Any changes need to be "carefully calibrated" so that they do not hurt insider trading prosecutions outside of Congress, enforcement director Robert Khuzami told a House panel.
The House Financial Services Committee on Tuesday considered legislation that would prohibit members of Congress and their staff from trading in securities or commodities based on non-public information gleaned through their jobs.
The bill has languished in Congress for the past five years, but saw renewed interest after a recent television report on "60 Minutes" that found some lawmakers profited from inside information.
The chairman of the House committee, Spencer Bachus, was one of the lawmakers singled out by the report for trading stock options after a Treasury briefing about the economic collapse in 2008. At Tuesday's hearing, he said he would schedule a markup of the legislation.
"In practice, we have never seen these rules applied to Congress," said Representative Louise Slaughter, a Democrat from New York who introduced the bill. "We want to remove any current ambiguity."
"We are trying to set the bar higher for members of Congress," said Representative Timothy Walz, a Democrat from Minnesota who co-sponsored the bill.
While the SEC prosecutes insider trading under general anti-fraud provisions, the agency has never used the laws to go after members of Congress.
The bill could narrow some existing laws, Khuzami said.
The proposed legislation targets information related to pending legislation, for example, and might exempt information obtained through a regulatory briefing, he said.

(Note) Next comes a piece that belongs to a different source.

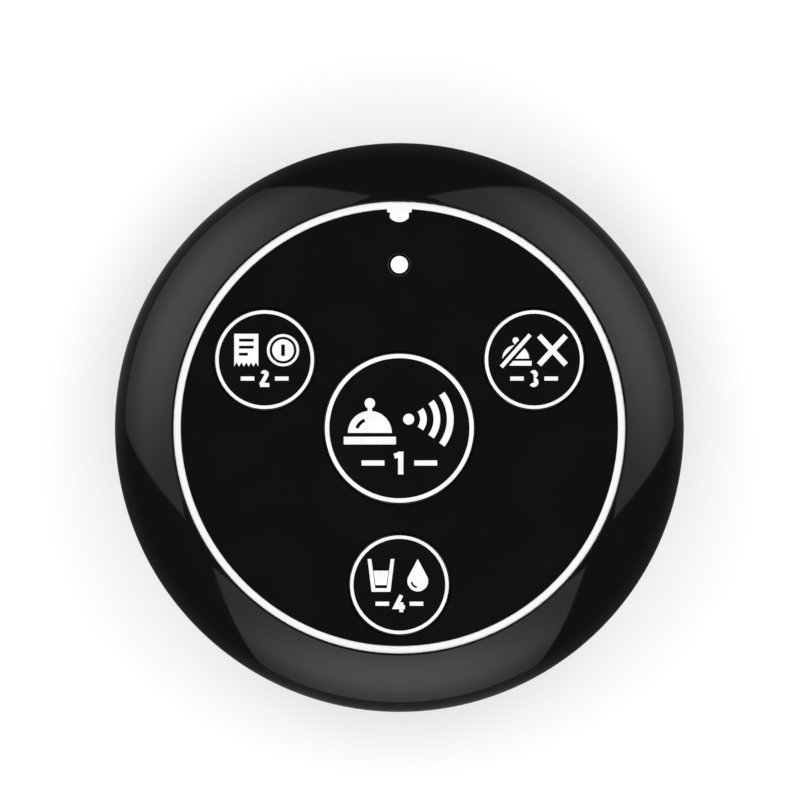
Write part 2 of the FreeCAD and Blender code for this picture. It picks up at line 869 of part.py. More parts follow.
def base_shell():
    reveal_z = parting_height - reveal_height
    reveal_x = tuck_x(reveal_z, reveal_depth)
    lip_outer = tuck_x(parting_height, wall) - lip_gap
    lip_inner = lip_outer - lip_thickness
    step_radius = recess_radius + recess_wall
    outer_start = tilt_at(tuck_centre, tuck_radius, base_lift)
    outer_end = tilt_at(tuck_centre, tuck_radius, reveal_z)
    inner_radius = tuck_radius - wall - lip_gap - lip_thickness
    shell = turned_solid([
        Vector(0, 0, ceiling_bottom),
        Vector(recess_radius, 0, ceiling_bottom),
        Vector(recess_radius, 0, base_lift),
        arc(tuck_centre, tuck_radius, outer_start, outer_end),
        Vector(reveal_x, 0, reveal_z),
        Vector(reveal_x, 0, parting_height),
        Vector(lip_outer, 0, parting_height),
        Vector(lip_outer, 0, parting_height + lip_height),
        Vector(lip_inner, 0, parting_height + lip_height),
        arc(tuck_centre, inner_radius, tilt_at(tuck_centre, inner_radius, parting_height),
            tilt_at(tuck_centre, inner_radius, floor_top)),
        Vector(step_radius, 0, floor_top),
        Vector(step_radius, 0, ceiling_top),
        Vector(0, 0, ceiling_top),
    ])
    shell = shell.makeFillet(bottom_edge_radius, [edge for edge in shell.Edges if is_bottom_rim(edge)])
    added = [block(pocket_length + 2 * pocket_wall, pocket_width + 2 * pocket_wall,
                   ceiling_bottom + ceiling_thickness / 2, roof_top)]
    cuts = [block(pocket_length, pocket_width, ceiling_bottom - overrun, pocket_top)]
    cuts += slot_cuts()
    cuts += tail_slots(pocket_top - overrun, roof_top + overrun)
    for angle in case_screw_angles:
        x, y = polar(case_screw_distance, angle)
        added.append(cylinder(case_boss_radius, base_lift + floor_thickness / 2, parting_height, x, y))
        clear_hole = case_screw_radius + screw_hole_clear
        cuts.append(cylinder(clear_hole, base_lift - overrun, parting_height + overrun, x, y))
        counterbore = case_screw_head_radius + screw_hole_clear
        cuts.append(cylinder(counterbore, base_lift - overrun, case_seat(), x, y))
    mark_distance = recess_radius + mark_inset + mark_size / 2
    for turn in (0, twist_angle):
        x, y = polar(mark_distance, mark_angle + turn)
        cuts.append(cylinder(mark_size / 2, base_lift - overrun, base_lift + mark_depth, x, y))
    return joined([shell] + added).cut(cuts)


def battery_cover():
    edge = cover_edge_radius
    plate = turned_solid([
        Vector(0, 0, cover_bottom),
        arc((cover_radius - edge, cover_bottom + edge), edge, 2 * side_tilt, side_tilt),
        Vector(cover_radius, 0, cover_top),
        Vector(0, 0, cover_top),
    ])
    added = []
    lip_bottom = ceiling_top + hook_lip_clear
    lip_top = lip_bottom + hook_lip_height
    stem_outer = hook_inner_radius + hook_thickness
    for index in range(hook_count):
        start = hook_first_angle + index * 360 / hook_count
        stem_bottom = cover_top - cover_thickness / 2
        added.append(sector(hook_inner_radius, stem_outer, start, hook_sweep, stem_bottom, lip_top))
        added.append(sector(hook_inner_radius, stem_outer + hook_lip_reach, start, hook_sweep,
                            lip_bottom, lip_top))
    cuts = [block(coin_slot_length, coin_slot_width, cover_bottom - overrun, cover_bottom + coin_slot_depth)]
    for side in (-1, 1):
        y = side * mount_hole_distance
        cuts.append(cylinder(mount_hole_radius, cover_bottom - overrun, cover_top + overrun, 0, y))
        cone_radius = mount_hole_radius + mount_countersink_depth
        cone_bottom = cover_top - mount_countersink_depth
        cuts.append(Part.makeCone(mount_hole_radius, cone_radius, mount_countersink_depth,
                                  Vector(0, y, cone_bottom)))
    cuts.append(cover_mark())
    return joined([plate] + added).cut(cuts)


def cover_mark():
    tip = cover_radius - mark_inset / 2
    low = cover_bottom - overrun
    corners = [
        Vector(tip, 0, low),
        Vector(tip - mark_size / 2, mark_size / 2, low),
        Vector(tip - mark_size / 2, -mark_size / 2, low),
    ]
    return turned(outline(corners).extrude(UP * (overrun + mark_depth)), mark_angle)


def foot_pad():
    pad = tube(cover_radius - pad_edge_margin, pad_inner_radius, 0, pad_thickness)
    holes = [
        cylinder(mount_hole_radius + pad_hole_margin, -overrun, pad_thickness + overrun,
                 0, side * mount_hole_distance)
        for side in (-1, 1)
    ]
    return pad.cut(holes)


# A pan-head screw that points up, with its head's seat at the given height
def screw(radius, head_radius, head_height, length, seat):
    edge = screw_head_edge_radius
    bottom = seat - head_height
    body = turned_solid([
        Vector(0, 0, bottom),
        arc((head_radius - edge, bottom + edge), edge, 2 * side_tilt, side_tilt),
        Vector(head_radius, 0, seat),
        Vector(radius, 0, seat),
        Vector(radius, 0, seat + length - screw_point_length),
        Vector(0, 0, seat + length),
    ])
    reach = 2 * (head_radius - screw_recess_margin)
    arm = block(reach, screw_recess_width, bottom - overrun, bottom + screw_recess_depth)
    return body.cut([arm, turned(arm, 90)])


def screw_group(one, distance, angles):
    return Part.makeCompound([turned(moved(one, distance, 0), angle) for angle in angles])


os.makedirs("parts", exist_ok=True)

save(top_shell(), "top_shell")
save(base_shell(), "base_shell")
save(trim_ring(), "trim_ring")
save(face_panel(), "face_panel")
save(panel_adhesive(), "panel_adhesive")
save(indicator_lens(), "indicator_lens")
save(circuit_board(), "circuit_board")
save(status_led(), "status_led")
save(encoder_chip(), "encoder_chip")
save(encoder_leads(), "encoder_leads")
save(rf_resonator(), "rf_resonator")
save(rf_transistor(), "rf_transistor")
save(aerial_coil(), "aerial_coil")
save(chip_resistors(), "chip_resistors")
save(chip_capacitors(), "chip_capacitors")
save(switch_terminals(), "switch_terminals")
for name, radius, x, y, angle in keys:
    save(moved(turned(key_cap(radius), angle - 90), x, y), name + "_key")
    save(moved(switch_base(), x, y), name + "_switch_base")
    save(moved(switch_cover(), x, y), name + "_switch_cover")
    save(moved(switch_plunger(), x, y), name + "_switch_plunger")
    save(moved(snap_dome(), x, y), name + "_snap_dome")
save(battery_can(), "battery_can")
save(battery_wrap(), "battery_wrap")
save(battery_positive_cap(), "battery_positive_cap")
save(contact_plate(negative_plate_x), "negative_contact")
save(contact_plate(positive_plate_x), "positive_contact")
save(battery_spring(), "battery_spring")
save(battery_cover(), "battery_cover")
save(foot_pad(), "foot_pad")
case_screw = screw(case_screw_radius, case_screw_head_radius, case_screw_head_height,
                   case_screw_length, case_seat())
save(screw_group(case_screw, case_screw_distance, case_screw_angles), "case_screws")
board_screw = screw(board_screw_radius, board_screw_head_radius, board_screw_head_height,
                    board_screw_length, board_bottom)
save(screw_group(board_screw, board_screw_distance, board_screw_angles), "board_screws")
print("body height", round(body_height, 3), "mm")
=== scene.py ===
import math

import bmesh
import bpy
from mathutils import Matrix, Vector
from mathutils.geometry import delaunay_2d_cdt, intersect_point_line


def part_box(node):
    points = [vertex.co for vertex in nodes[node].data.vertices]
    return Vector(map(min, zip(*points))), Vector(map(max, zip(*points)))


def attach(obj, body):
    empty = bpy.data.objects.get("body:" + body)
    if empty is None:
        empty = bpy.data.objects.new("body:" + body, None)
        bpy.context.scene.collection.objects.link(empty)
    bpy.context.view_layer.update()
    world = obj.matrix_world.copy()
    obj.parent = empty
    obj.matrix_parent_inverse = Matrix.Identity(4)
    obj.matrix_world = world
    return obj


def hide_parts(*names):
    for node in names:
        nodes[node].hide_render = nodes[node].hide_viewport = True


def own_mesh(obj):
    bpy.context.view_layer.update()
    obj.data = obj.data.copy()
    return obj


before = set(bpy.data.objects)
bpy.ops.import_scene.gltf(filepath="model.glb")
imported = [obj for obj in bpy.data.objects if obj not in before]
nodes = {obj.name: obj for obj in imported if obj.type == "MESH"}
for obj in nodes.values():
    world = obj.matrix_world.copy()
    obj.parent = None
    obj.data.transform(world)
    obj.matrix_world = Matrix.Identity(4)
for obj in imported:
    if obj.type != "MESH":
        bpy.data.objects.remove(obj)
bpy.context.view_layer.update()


# Foot pad
# A ring die-cut from black silicone sheet, glued under the battery cover so that the button grips.
# The sheet has a fine stipple, and pale table dust settles in it.
pad_tone = (0.012, 0.012, 0.0125, 1.0)
pad_dust_tone = (0.045, 0.043, 0.040, 1.0)
pad_stipple_size = 0.00045
pad_stipple_depth = 0.00003
pad_roughness = (0.72, 0.92)
pad_smudge_share = 0.5


def add_node(tree, kind, sockets=None, **settings):
    node = tree.nodes.new(kind)
    for name, value in settings.items():
        setattr(node, name, value)
    for name, value in (sockets or {}).items():
        if isinstance(value, bpy.types.NodeSocket):
            tree.links.new(value, node.inputs[name])
        else:
            node.inputs[name].default_value = value
    return node


def calc(tree, operation, *values):
    return add_node(tree, "ShaderNodeMath", dict(enumerate(values)), operation=operation).outputs[0]


def spread(tree, value, low, high, to_low=0.0, to_high=1.0):
    sockets = {"Value": value, "From Min": low, "From Max": high, "To Min": to_low, "To Max": to_high}
    return add_node(tree, "ShaderNodeMapRange", sockets, interpolation_type="SMOOTHSTEP").outputs["Result"]


def between(tree, share, at_none, at_full):
    return spread(tree, share, 0.0, 1.0, at_none, at_full)


def times(tree, first, second):
    return calc(tree, "MULTIPLY", first, second)


def times_plus(tree, first, second, more):
    return calc(tree, "MULTIPLY_ADD", first, second, more)


def less(tree, first, second):
    return calc(tree, "SUBTRACT", first, second)


def larger(tree, first, second):
    return calc(tree, "MAXIMUM", first, second)


def unsigned(tree, value):
    return calc(tree, "ABSOLUTE", value)


def object_place(tree):
    return tree.nodes.new("ShaderNodeTexCoord").outputs["Object"]


def axes_of(tree, vector):
    return add_node(tree, "ShaderNodeSeparateXYZ", {"Vector": vector}).outputs


def mixed(tree, mask, first, second):
    return add_node(tree, "ShaderNodeMix", {0: mask, 6: first, 7: second}, data_type="RGBA").outputs[2]


def noise(tree, place, size, detail=2.0, roughness=0.5):
    scale = calc(tree, "DIVIDE", 1.0, size) if isinstance(size, bpy.types.NodeSocket) else 1.0 / size
    sockets = {"Vector": place, "Scale": scale, "Detail": detail, "Roughness": roughness}
    return add_node(tree, "ShaderNodeTexNoise", sockets).outputs["Fac"]


# Soft patches from 0 to 1
def clouded(tree, place, size, low=0.38, high=0.66, detail=4.0, roughness=0.5):
    return spread(tree, noise(tree, place, size, detail, roughness), low, high)


def bumped(tree, height, depth):
    return add_node(tree, "ShaderNodeBump", {"Height": height, "Distance": depth}).outputs["Normal"]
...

Khuzami suggested lawmakers instead create an explicit fiduciary duty between members of Congress to keep information gained on the job confidential and not use it for private gain. The agency would be able to use that general duty to go after insider trading in Congress, he said.
"Highlighting a duty by members of Congress ... is the simplest way to go," he said.
The existing proposal had support in the single digits before the 60 Minutes report, but won 171 co-sponsors in recent weeks, Slaughter said.
A Senate panel considered similar legislation last week.
(Reporting by Aruna Viswanatha; editing by Matthew Lewis)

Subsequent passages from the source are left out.